Run the image on a machine with a Cuda-enabled GPU to train the model or use the model for inference.

Build the Docker image with GPU (7.27GB):

docker build -t bert_ned .

For completeness, there is a CPU version of the Dockerfile (Dockerfile.CPU). The CPU container works for the data preparation scripts, but the model runs poorly on a CPU.

Build without GPU (3.19GB):

docker build -f Dockerfile.CPU -t bert_ned_cpu .

Docker run

To run the Docker image on an AD machine using files from /nfs/:

docker run -v /nfs/students/amund-faller-raheim/master_project_bert_ned/data:/bert_ned/data \
           -v /nfs/students/amund-faller-raheim/master_project_bert_ned/ex_data:/bert_ned/ex_data \
           -v /nfs/students/amund-faller-raheim/master_project_bert_ned/models:/bert_ned/models \
           -it --name bert_ned bert_ned

Please note: accessing files over NFS makes some of the operations quite slow. You can also copy the directories in /nfs/students/amund-faller-raheim/master_project_bert_ned to a local directory and mount those to the docker container.

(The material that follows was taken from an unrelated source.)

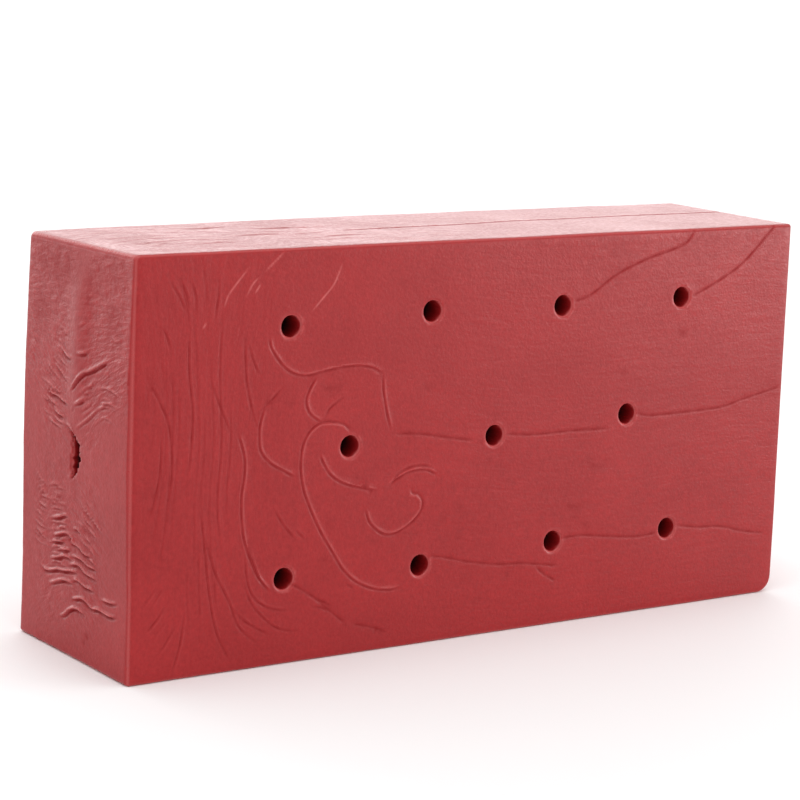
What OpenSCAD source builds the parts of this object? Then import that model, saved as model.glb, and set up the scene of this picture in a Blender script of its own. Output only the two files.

E.g. cp /nfs/students/amund-faller-raheim/master_project_bert_ned /local/data/$(whoami)/ and

docker run -v /local/data/$(whoami)/data:/bert_ned/data \
           -v /local/data/$(whoami)/ex_data:/bert_ned/ex_data \
           -v /local/data/$(whoami)/models:/bert_ned/models \
           -it --name bert_ned bert_ned

Run scripts in container

Instructions should appear once the container is running. Type 'make help' to see a list of actions. (This is from a second makefile Makefile_scripts.)

You can use 'make' to run scripts in the container. For example:

make full

Which runs the script bert_ned_full_pipeline.py. This script can do the full process, from data generation to training and evaluation.

When running the scripts, make sure that the settings in config.ini are correct for your environment (or the container, by default). Leave the settings as provided to reproduce results.